The Trust, naturally, lighted on that middle one, but as I read it I found myself humming “Is that all there is?” It isn’t. There’s also “Undernutrition needs to be tackled by direct and by indirect intervention,” promising approaches for which “include biofortification of staple food crops with micronutrients, and the health conditionalities embedded in cash transfers”.
It will be fascinating to see how this extremely comprehensive report influences future policy on agricultural research and development, widely construed, not just in the UK but around the world.
Yes indeed. How influential are these reports really? Especially when decision-makers seem to largely prioritise their own jobs, golden handshakes and pensions above integrity.
I liked these bits:
“Strengthening rights to land and natural resources, such as water, fisheries and forests … at the levels of individual local producers and communities” … “should be a high priority”.
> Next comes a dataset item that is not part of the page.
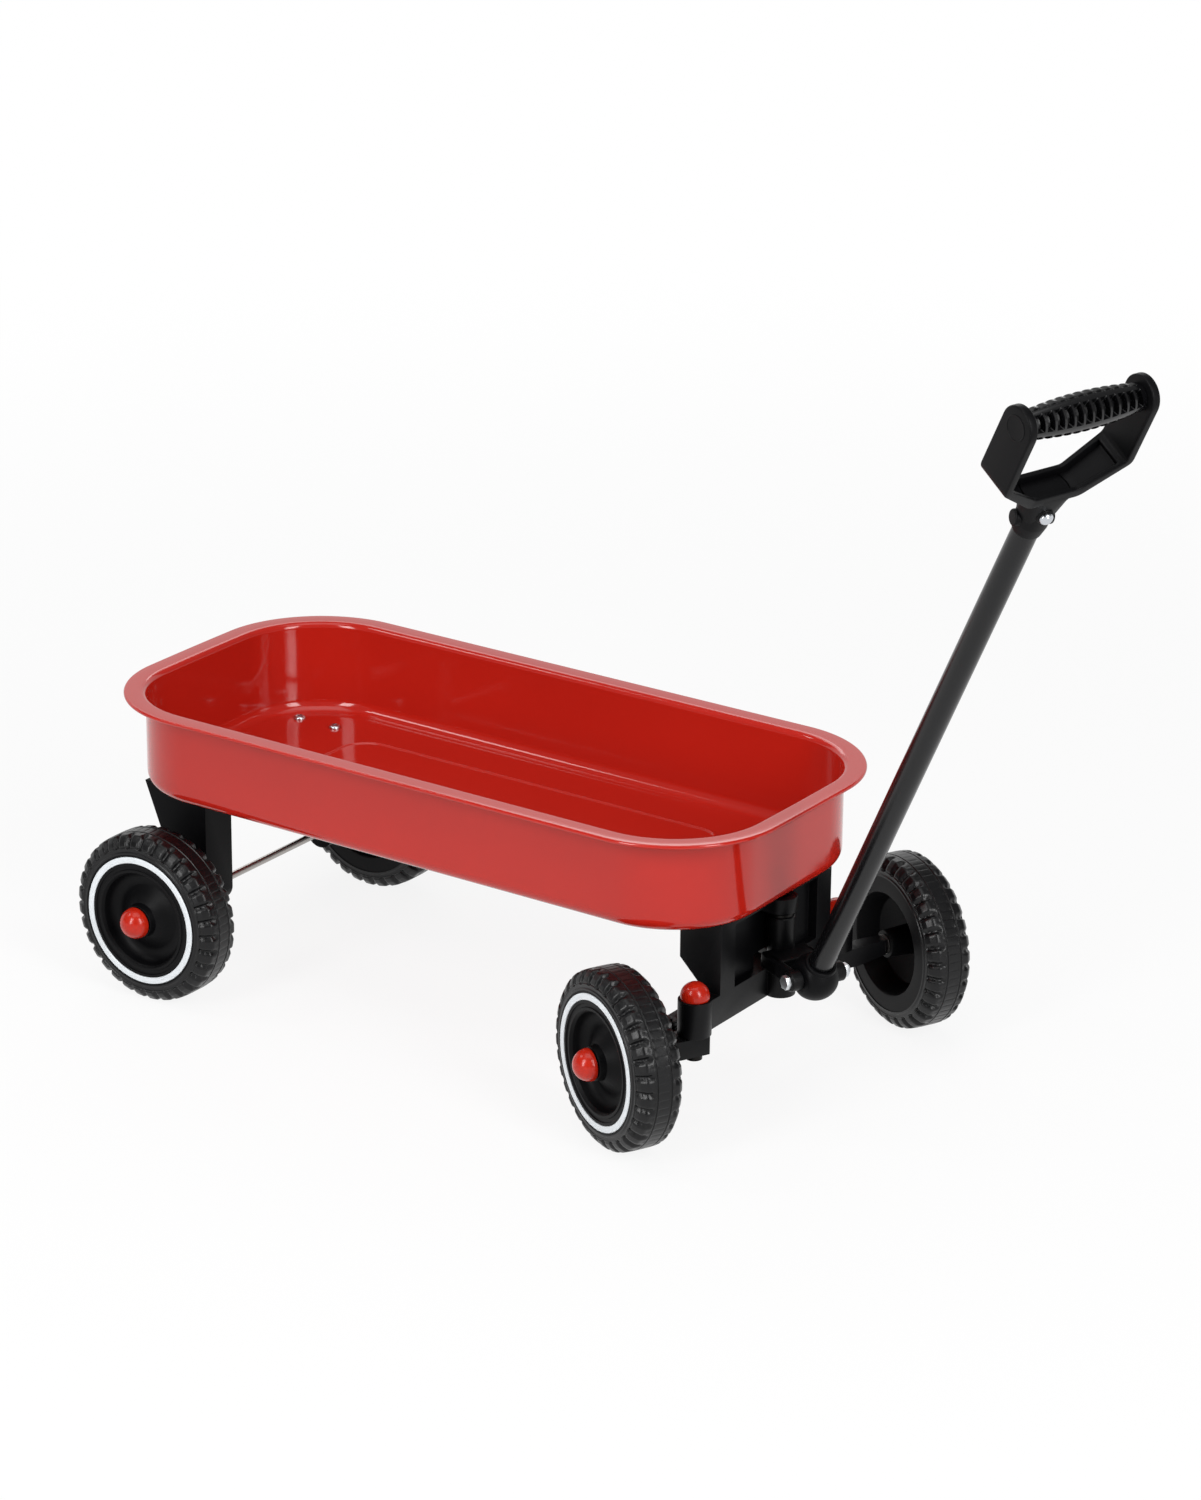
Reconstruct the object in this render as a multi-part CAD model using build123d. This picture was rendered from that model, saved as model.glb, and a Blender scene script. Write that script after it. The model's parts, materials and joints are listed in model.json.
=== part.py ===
from build123d import *
from math import cos, radians, sin, sqrt, tan
import os

# Pull-along wagon.  Millimetres, +X towards the pull handle, +Y to the wagon's left, +Z up.
# Everything is laid out about the middle of the tray at ground level; main() then moves the
# whole wagon so that the origin is the bottom centre of its bounding box.

# ---- driving dimensions: tray -------------------------------------------------------------
SHEET = 1.2                 # pressed steel sheet
TRAY_LENGTH = 600.0         # over the rim, along the straight sides' ends
TRAY_WIDTH = 288.0          # over the rim
TRAY_END_BOW = 2.5          # how far the short ends bulge at the middle
TRAY_CORNER_R = 92.0        # rim corner in plan
RIM_Z = 236.0               # top of the rim above the ground
TRAY_BASE_Z = 158.0         # underside of the tray floor above the ground
FLANGE = 17.3               # flange width outside the wall
FLANGE_BEND_R = 5.0         # bend from wall to flange, inside of the tray
BASE_BEND_R = 11.0          # bend from wall to floor, outside of the tray
LIP_DROP = 3.2              # rolled edge below the flange top
LIP_WIDTH = 3.2
PANEL_LENGTH = 372.0        # raised panel pressed in the floor
PANEL_WIDTH = 148.0
PANEL_CORNER_R = 30.0
PANEL_RISE = 2.0

# ---- driving dimensions: wheels -----------------------------------------------------------
WHEEL_R = 70.0
TYRE_WIDTH = 40.0
TREAD_WIDTH = 30.0          # width at full radius
TREAD_DEPTH = 3.0           # depth of the grooves in the tyre
TREAD_LUGS = 32             # blocks round each shoulder
LUG_GAP = 3.6               # between two shoulder blocks
LUG_LENGTH = 9.0            # of a shoulder block, across the tyre
GROOVE_WIDTH = 1.8          # of the two grooves round the crown
GROOVE_OFFSET = 4.0         # groove to the tyre's middle plane
CROWN_EDGE = 3.0            # width of the slope at each side of the crown
CROWN_DROP = 1.2            # and how far it drops
SHOULDER_DROP = 7.5         # shoulder's edge below the crown
SIDEWALL_EDGE = 1.0         # chamfer between sidewall and shoulder, across the tyre
SIDEWALL_BEVEL = 3.0        # and along the radius
TYRE_THICK = 15.0           # crown to the wheel disc's seat
RING_INSET = 1.6            # ring's edge inside the disc's seat
RING_WIDTH = 5.6
RING_THICK = 2.0
RING_PROUD = 0.5
DISH_BAND = 9.3             # from the ring to the outer dish's mouth
DISH_DRAFT = 2.5            # outer dish narrows to its floor
DISH_DEPTH = 17.0           # disc's outer face to the outer edge of its web
WEB_RISE = 9.5              # the web is a cone that rises this far to the hub
DISC_WEB = 4.0
NOSE_R = 13.0               # hub nose that the cap stands on
NOSE_DRAFT = 0.5
NOSE_REACH = 22.9           # wheel centre plane to the nose's end
HUB_BOSS_R = 11.0
HUB_DRAFT = 1.5             # taper of the hub boss
INNER_BAND = 13.0           # from the disc's seat to the inboard dish's mouth
INNER_DRAFT = 6.0
DISC_INSET = 0.5            # disc's inboard face inside the tyre's
DISH_LIP = 1.0              # dish's mouth below the disc's outer face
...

“Recent empirical evidence suggests that, compared with growth from other sources, growth in agriculture generates welfare gains that are much stronger for the poorest parts of the population. Cross-country econometric analysis reported in the 2008 World
Development Report shows that a 1% gain in gross domestic product (GDP) originating in agriculture generates a 6% increase in overall expenditure of the poorest 10% of the population, while the equivalent figure for GDP growth originating in non-agricultural sectors is zero growth.”
“… agriculture needs to be repositioned within governments as a profession dedicated to multiple ends, of which hunger and poverty reduction are central. Food production is the means, not the end.”